There are some types of merges that pijul would handle better, but technically, git could too, if it spent more time on them.

pmeunier · on Sept 14, 2022

Pijul handles all merges predictably, by design, because it doesn't actually merge anything, it just applies changes to a CRDT, and CRDTs work.

CRDTs aren't common in real-world distributed applications because they are hard to design. But when the problem is important enough (like in this case) I think the approach is worth it.

One way for Git to do what you said would be to import the repos in Pijul, commit by commit since the last common ancestor, instead of doing a 3-way merge. Technically feasible, but the performance would be terrible.

cutierust · on Sept 14, 2022

So what made me finally quit, i Was working on two machines and has a lot of conflicts after diversion.
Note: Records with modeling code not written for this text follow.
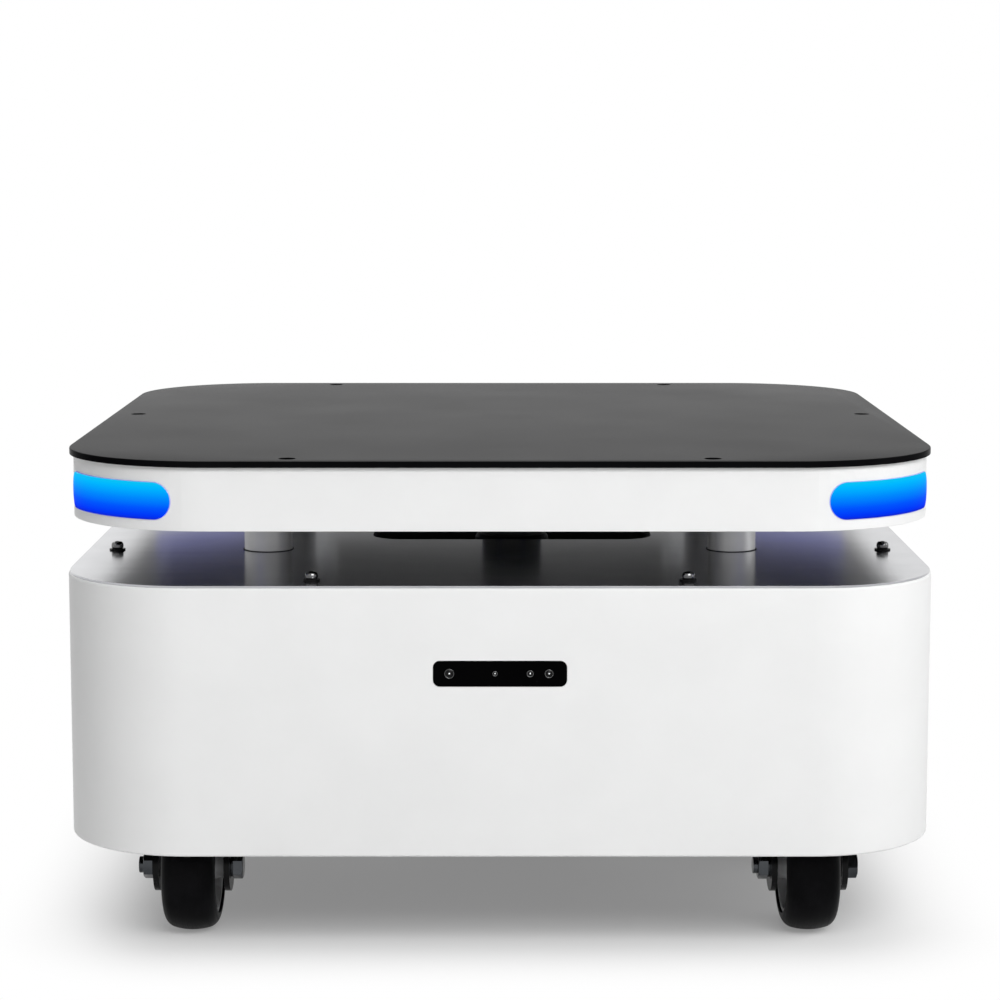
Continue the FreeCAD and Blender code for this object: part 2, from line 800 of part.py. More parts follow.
def make_deck_skirt():
    inside = skirt_width - 2.0 * skirt_sheet
    radius = skirt_corner_radius - skirt_sheet
    outer = rounded_block(skirt_width, skirt_width, skirt_corner_radius, skirt_bottom_z, skirt_top_z)
    inner = rounded_block(inside, inside, radius, skirt_bottom_z + skirt_sheet, skirt_top_z)
    hem = skirt_sheet + skirt_hem_width
    mouth = rounded_block(skirt_width - 2.0 * hem, skirt_width - 2.0 * hem,
                          skirt_corner_radius - hem, skirt_bottom_z, skirt_bottom_z + skirt_sheet)
    slots = at_corners(light_solid(light_height, skirt_corner_radius - skirt_sheet - 1.0,
                                   skirt_corner_radius + 1.0))
    return outer.cut(Part.makeCompound([inner, mouth] + slots))


def make_light_strips():
    back = skirt_corner_radius - skirt_sheet
    window = light_solid(light_height, back, skirt_corner_radius + light_proud)
    flange = light_solid(light_height + 2.0 * light_flange_margin,
                         back - light_flange_thickness, back)
    return at_corners(window.fuse(flange).removeSplitter())


def make_deck_plate():
    z0 = skirt_top_z
    z1 = z0 + deck_plate_thickness
    plate = rounded_block(deck_plate_size, deck_plate_size, deck_plate_radius, z0, z1)
    rim = [edge for edge in plate.Edges if abs(edge.BoundBox.ZMin - edge.BoundBox.ZMax) < 1e-6
           and edge.BoundBox.ZMin > z1 - 0.01]
    plate = plate.makeFillet(deck_edge_round, rim)
    holes = [upright_rod(deck_hole_diameter, x, y, z0, z1) for x, y in deck_holes]
    return plate.cut(Part.makeCompound(holes))


# ---------------------------------------------------------------- front camera


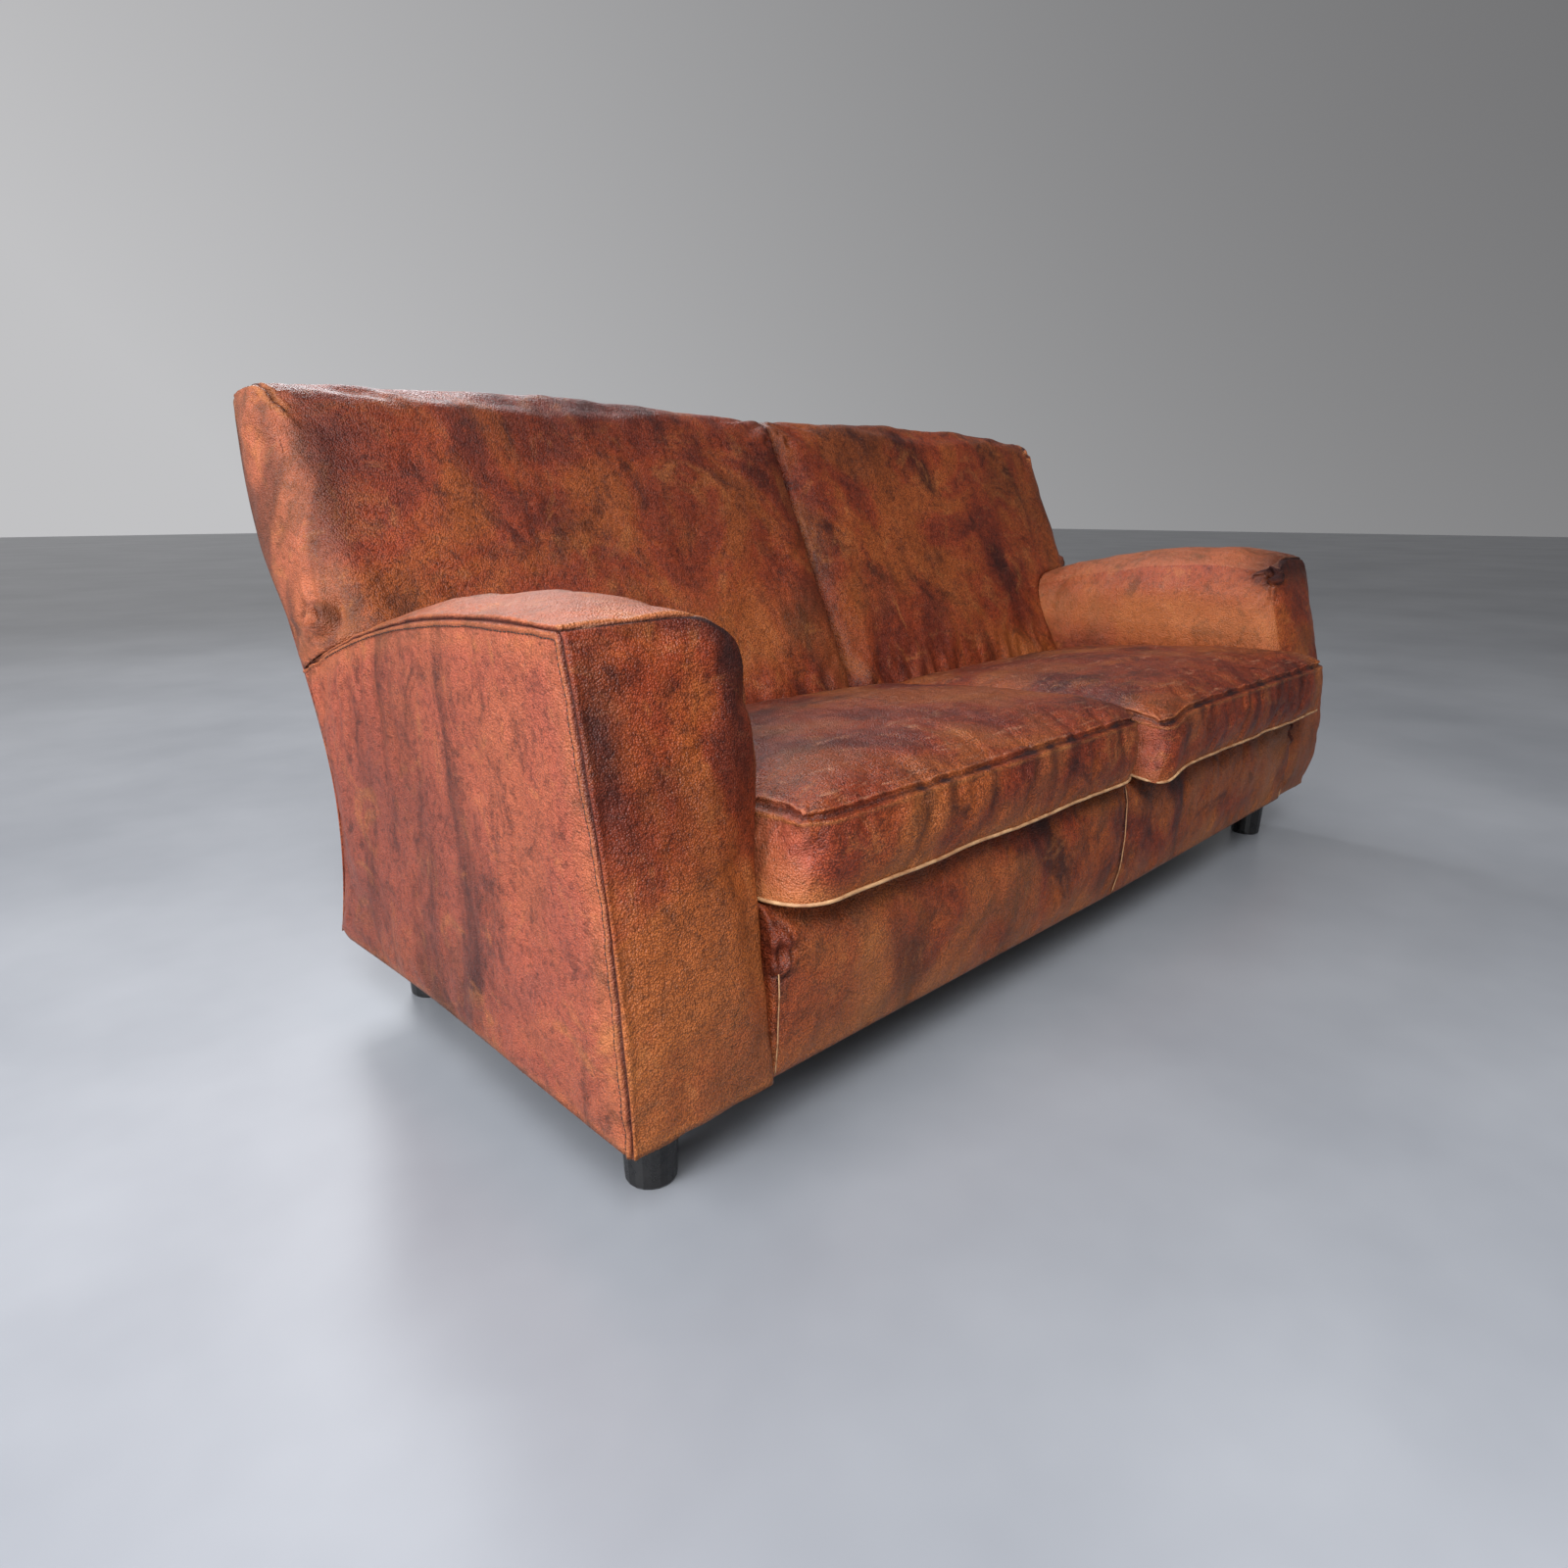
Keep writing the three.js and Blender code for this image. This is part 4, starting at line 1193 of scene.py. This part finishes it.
def make_floor():
    bpy.ops.mesh.primitive_plane_add(size=60)
    floor = bpy.context.object
    floor.name = "floor"
    s = Shader("floor")
    stains = s.noise(s.moved(), 0.9, 5, 0.6)
    tone = s.ramp(stains, [(0.35, (0.23, 0.24, 0.26)), (0.65, (0.31, 0.32, 0.34))])
    s.coat(base_color=tone, roughness=0.32)
    floor.data.materials.append(s.material)


def make_world():
    """Soft light from all round, weaker from the side where the room is darkest."""
    world = bpy.data.worlds.new("studio")
    world.use_nodes = True
    tree = world.node_tree
    direction = tree.nodes.new("ShaderNodeTexCoord")
    towards = tree.nodes.new("ShaderNodeVectorMath")
    towards.operation = "DOT_PRODUCT"
    towards.inputs[1].default_value = (0.75, -0.35, 0.6)
    shade = tree.nodes.new("ShaderNodeMapRange")
    for socket, value in zip(list(shade.inputs)[1:5], (-0.1, 0.95, 0.55, 0.13)):
        socket.default_value = value
    background = tree.nodes["Background"]
    tree.links.new(direction.outputs["Generated"], towards.inputs[0])
    tree.links.new(towards.outputs["Value"], shade.inputs["Value"])
    tree.links.new(shade.outputs["Result"], background.inputs["Strength"])
    background.inputs["Color"].default_value = (0.98, 0.98, 1, 1)
    scene.world = world
    scene.view_settings.view_transform = "Standard"


def make_lamps():
    lamps = [
        ("key", (-3.8, -0.4, 2.1), (0, 0, 0.4), 2.2, 165),
        ("back", (0.6, 3.2, 3.6), (-0.5, 0, 0.5), 1.8, 120),
        ("fill", (-2.1, -2.0, 2.6), (-0.7, -0.3, 0.3), 1.2, 120),
    ]
    for name, place, aim, size, power in lamps:
        light = bpy.data.lights.new(name, "AREA")
        light.size = size
        light.energy = power
        light.color = (0.94, 0.96, 1.0)
        lamp = bpy.data.objects.new(name, light)
        lamp.location = place
        lamp.rotation_euler = (Vector(aim) - Vector(place)).to_track_quat("-Z", "Y").to_euler()
        scene.collection.objects.link(lamp)


def make_camera():
    camera = bpy.data.objects.new("camera", bpy.data.cameras.new("camera"))
    camera.data.sensor_width = 36
    camera.data.lens = 22.57
    camera.location = (-1.392, -1.053, 0.705)
    camera.rotation_euler = (math.radians(90 - 15.71), 0, math.radians(-45.04))
    scene.collection.objects.link(camera)
    scene.camera = camera


make_camera()
make_floor()
make_world()
make_lamps()
finishes = {name: plain_finish(name, *rest) for name, *rest in FINISHES}
build(finishes)
finish_nodes(finishes)
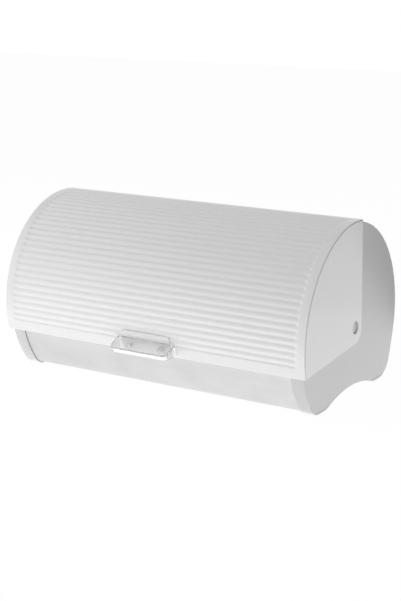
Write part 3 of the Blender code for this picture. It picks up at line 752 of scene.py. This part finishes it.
screwLook = {
    "head": 0.003, "headDepth": 0.0016, "shank": 0.0015, "length": 0.008, "sunk": 0.0002, "hole": 0.0075,
    "cross": (0.0032, 0.0012),                     # size and depth
    "rearAngles": (18.0, 66.0), "archShares": (-0.45, 0.45),
}
padLook = {
    "radius": 0.0045, "thickness": 0.002, "proud": 0.0006, "place": 0.072,
    # height and radius over the face that it stands on, which has two ring grooves
    "sole": ((0.0003, 0), (0.0003, 0.0008), (0, 0.0011), (0, 0.0019), (0.0003, 0.0022), (0.0003, 0.0027),
             (0, 0.0030)),
    "edge": ((0, 0.0005), (0.00015, 0.00015), (0.0005, 0)),    # height, and distance in from the side
}
capLook = {
    "wall": 0.003, "rim": 0.0032, "edge": 0.0012, "rimEdge": 0.0005,
    "dish": 0.0134, "dishDepth": 0.0055, "dishEdge": 0.0004, "hubFloor": 0.0035, "boss": 0.0194,
    "pocket": 0.0164, "pocketFrom": 84.25, "pocketTo": 215.75, "bore": 0.0040,
}
rimMiddle = (capFace + rimEnd) / 2


def shellScrewPlaces(x):
    # Heads on the rim's surface, facing in: up the rear and on the arch.
    places = []
    for angle in screwLook["rearAngles"]:
        places.append(((x, *spot(capRadius, angle)), outward(angle, -1)))
    for share in screwLook["archShares"]:
        angle = 90 - math.degrees(math.asin(share * archEnd / crownRadius))
        places.append(((x, *spot(crownRadius, angle, (sectionLook["archShift"], crownZ))), outward(angle)))
    return places


def screwHole(origin, direction):
    look, over = screwLook, fit["overrun"]
    head, shank = look["head"] + fit["gap"], look["shank"] + fit["gap"]
    hole = [(-over, 0), (-over, head), (look["sunk"], head), (look["sunk"] + look["headDepth"], shank),
            (look["hole"], shank), (look["hole"], 0)]
    return placed(turned(hole, 24), origin, direction)


def makeEndCap():
    look = capLook
    inside = capFace - look["wall"]
    drawSection(capFace, 0, 90, 90)
    closeUp()
    drawBy(x=rimEnd - capFace)
    roundOff(lambda place: near(place.x, capFace), look["edge"], 4)
    roundOff(lambda place: near(place.x, rimEnd), look["rimEdge"], 3)
    pick(lambda place: near(place.x, rimEnd), "FACE")
    bpy.ops.mesh.inset(thickness=look["rim"] - look["rimEdge"])
    drawBy(x=inside - rimEnd)
    faceOut()
    cap = finishEdit("endCapRight")

    floor = capFace - look["dishDepth"]
    hubInside = floor - look["hubFloor"]
    root = inside + look["wall"] / 2
    boss = [(hubInside, 0), (hubInside, look["boss"]), (root, look["boss"]), (root, 0)]
    cut(cap, turned(boss, roundSteps), "UNION")
    mouth, over = look["dish"] + look["dishEdge"], fit["overrun"]
    dish = [(capFace + over, 0), (capFace + over, mouth), (capFace, mouth),
            (capFace - look["dishEdge"], look["dish"]), (floor, look["dish"]), (floor, look["bore"]),
            (hubInside - over, look["bore"]), (hubInside - over, 0)]
    cut(cap, turned(dish, roundSteps))
    cut(cap, sectorTool(floor + fit["gap"], capFace + over - floor - fit["gap"], look["pocket"],
                        look["pocketFrom"], look["pocketTo"]))
    seat = padLook["thickness"] - padLook["proud"] + fit["gap"]
    wide = padLook["radius"] + fit["gap"]
    for y in (-1, 1):
        hole = turned([(-over, 0), (-over, wide), (seat, wide), (seat, 0)], 32)
        cut(cap, placed(hole, (rimMiddle, hingeY + y * padLook["place"], hingeZ - footDrop), (0, 0, 1)))
    for origin, direction in shellScrewPlaces(rimMiddle):
        cut(cap, screwHole(origin, direction))
    return smoothed(cap)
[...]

At some point magit crashed (my fault). Trying to merge them was very frustrating.

glandium · on Sept 14, 2022

pijul doesn't scale to big repositories (tried to convert the oldest commits from hg.mozilla.org/mozilla-central, it didn't like it, and that was a tiny fraction of the repo...)

pmeunier · on Sept 14, 2022

That doesn't match our experience, have you reported this?